Friday, September 20, 2019

Changing Times

An old friend from college sent me an e-mail, and it got me thinking.  When I was an undergraduate at Harvard some significant number of years ago, I took the graduate level algorithms course offered by Michael Rabin and the graduate level complexity course by Les Valiant.  There were maybe a half dozen people in each of the classes.  (They were great classes, of course. But CS at Harvard back then was really, really small.) 

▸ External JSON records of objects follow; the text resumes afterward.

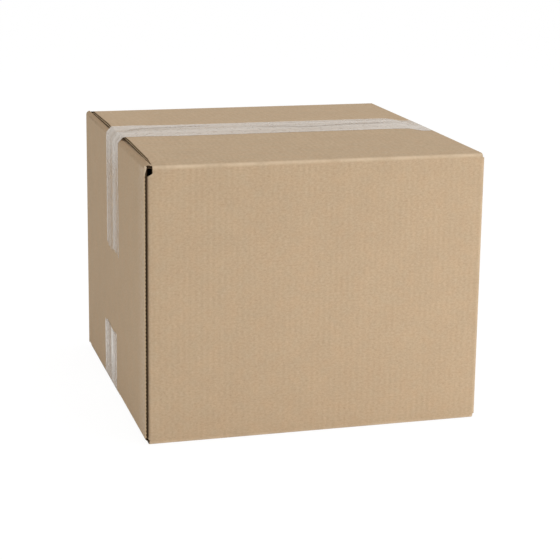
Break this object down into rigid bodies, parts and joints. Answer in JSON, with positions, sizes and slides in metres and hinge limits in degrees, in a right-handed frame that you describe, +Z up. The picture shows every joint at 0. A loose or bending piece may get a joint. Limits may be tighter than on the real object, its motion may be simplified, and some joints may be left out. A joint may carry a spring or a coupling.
{
  "type": "closed cardboard box",
  "caption": "Closed slotted box of corrugated board, folded from one sheet, glued at an upright corner and sealed with tape along its top and bottom seams.",
  "frame": {"origin": "middle of the footprint, on the surface that the box stands on", "axes": "+X to the right along the taped seams, seen from the front; +Y to the back; +Z up. The glued corner is at the front left."},
  "size_m": [0.3802, 0.38, 0.3105],
  "materials": {
    "kraft_board": "matte",
    "packing_tape": "satin"
  },
  "bodies": {
    "root": {"carton": "kraft_board", "top_tape": "packing_tape", "bottom_tape": "packing_tape"}
  },
  "joints": []
}
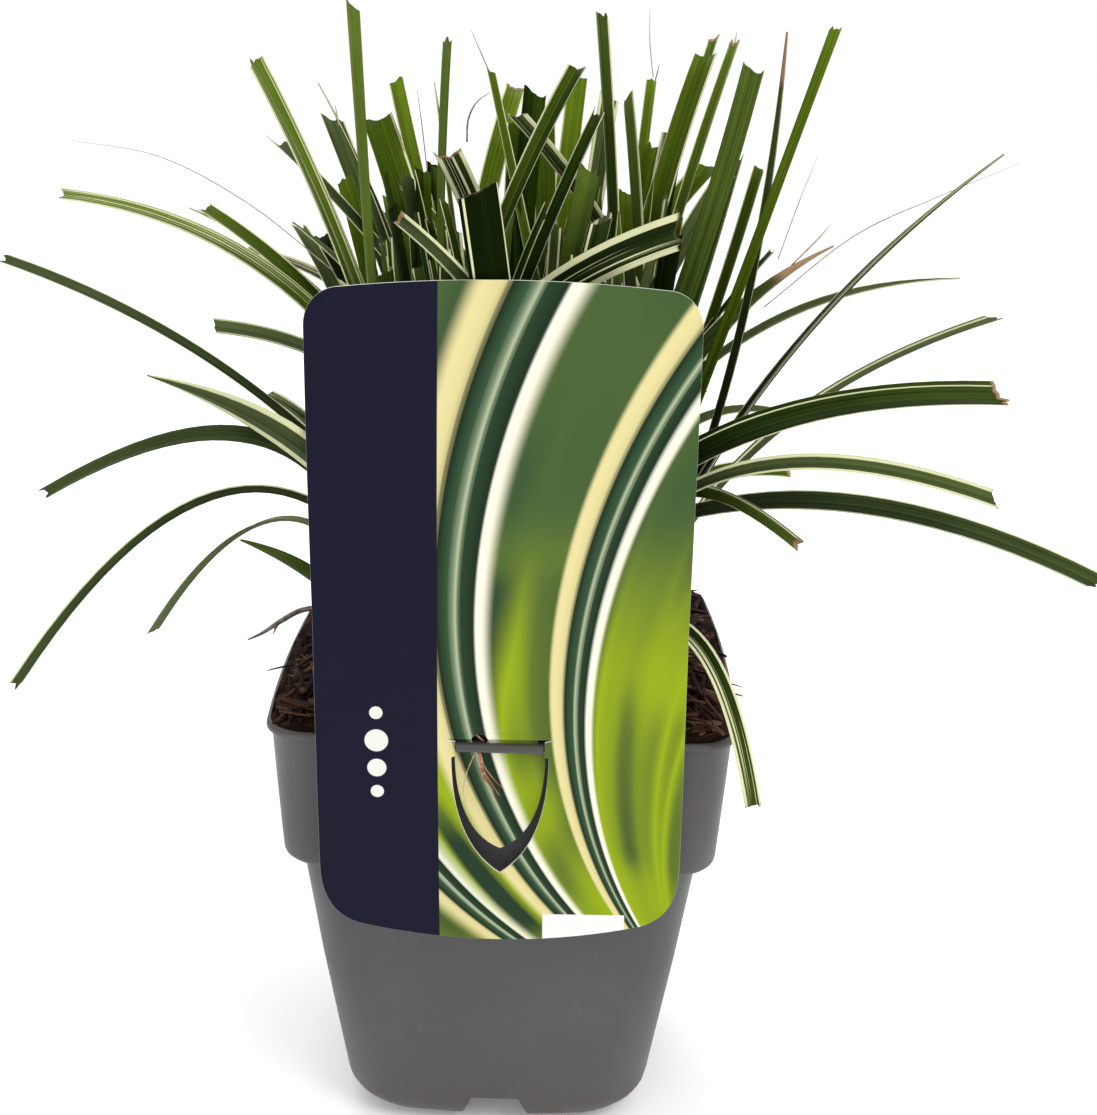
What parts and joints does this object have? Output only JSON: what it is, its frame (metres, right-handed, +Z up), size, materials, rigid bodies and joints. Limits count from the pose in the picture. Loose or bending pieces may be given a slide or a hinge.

This semester, I'm teaching the graduate level course on randomized algorithms and probabilistic analysis.  Right now, the enrollment is 74 students;  well more than half are undergraduates.  Somehow, that says something to me -- about how the field has grown, and in at least some regards how Harvard has changed.  And about how much more prepared students are these days for these kinds of classes.  (Knowledge or probability is much more prevalent.)  Class sizes have been creeping up for so long that while it's noticeable year-to-year, it's much more stark and remarkable when I think back to my own time in college. 

Of course, it's also on my mind because it's a pain teaching a graduate class that large.  But it's a pain I can live with -- if I didn't like teaching, I wouldn't have become a professor.  And it's gratifying, if not a little bit shocking, that there's this kind of interest in the subject I really love, that I've been excited by for decades.